The role of probability and statistics in establishing a newly scientific view of the world was appropriately a key question of the era. Ian Hacking, Donald MacKenzie, Ted Porter, and Lorraine Daston all wrote books on the subject appearing at fairly regular intervals between 1975 and 1995. I get the sense the topic was a sort of a bridge between older intellectual histories and an enthusiasm for the aforementioned relationships between the intellectual realm of science and more classically cultural and political realms.
Of course, popular, cultural and political realms assuredly operate within their own cosmologies of ideas (think Ginzburg on Mennochio‘s “cosmos”), and the trading of imagery and concepts between scientific, cultural, and political realms remains—unlike statistics and probability—a very common topic of investigation. For scholars writing in the 1980s, I get the sense that all these problems were part of a more general working out the intellectual and social consequences of different kinds of cosmological views.
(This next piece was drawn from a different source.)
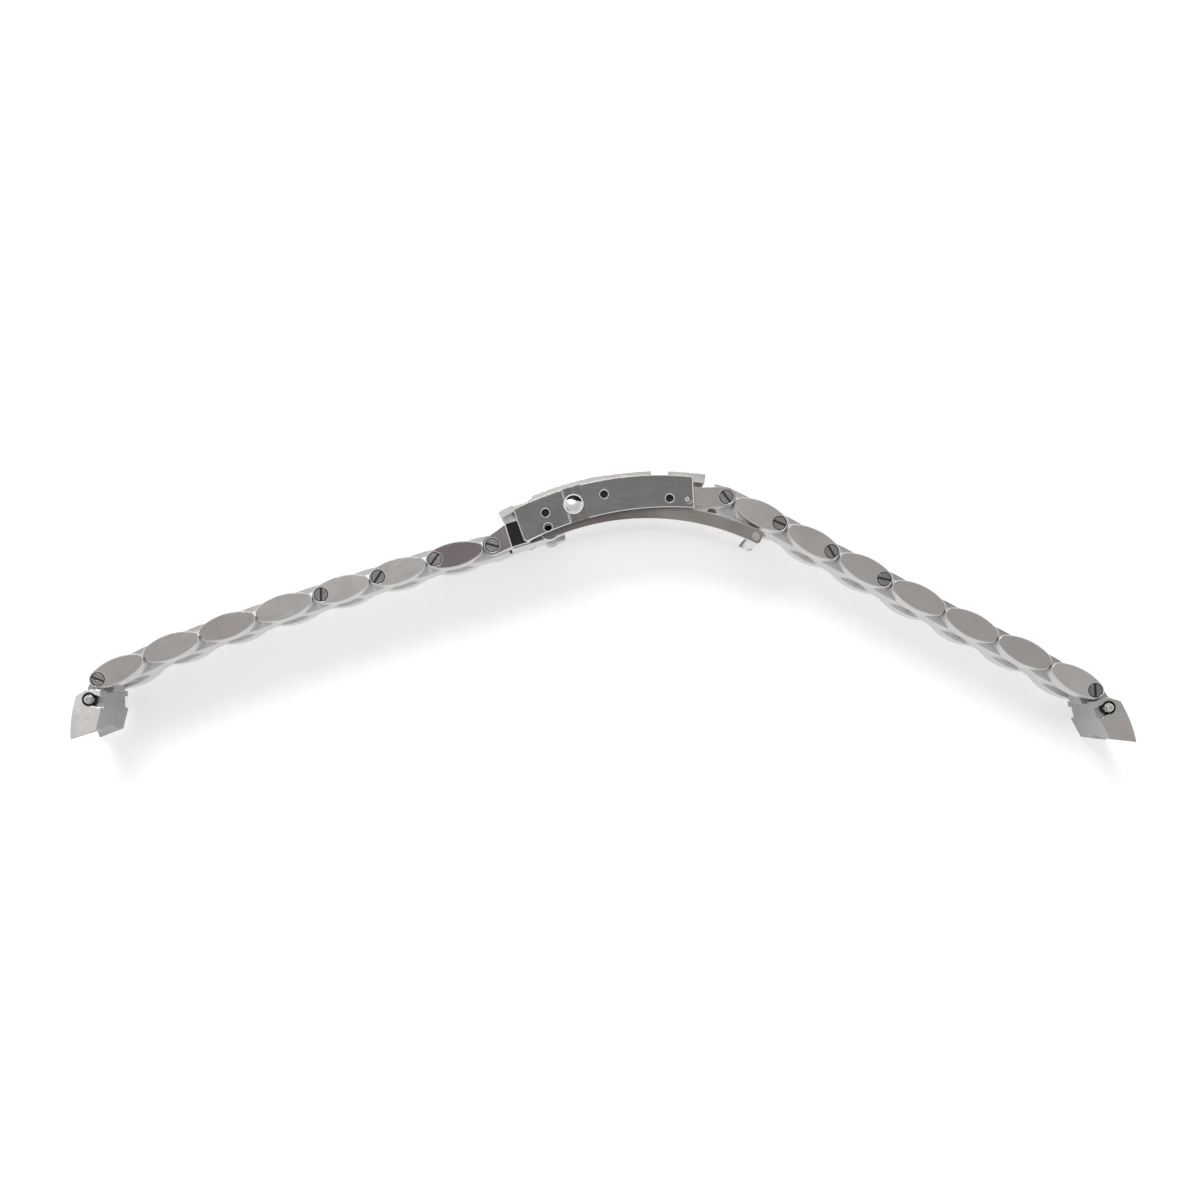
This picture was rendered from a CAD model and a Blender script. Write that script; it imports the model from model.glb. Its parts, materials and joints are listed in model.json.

I also get the sense that this historiographical trend was more the product of a zen-like confluence of research questions, and less a well-articulated program. Today the trade of imagery and concepts has no apparent relationship to working out cognitive cosmologies or systems of thought more generally, which is too bad, because it provides a nice rubric in which to interpret the relationship between practices and underlying ideas. As I previously noted, Daston pointed out in her “Moral Economies” piece that even if there is a traffic of ideas and practice between science and non-science, ideas and practices function differently in different communities. Recognizing systems of ideas is important in differentiating individuals’ perspectives rather than simply identifying their relationship with coarsely-defined macrotraditions of ideas, ideals, and values.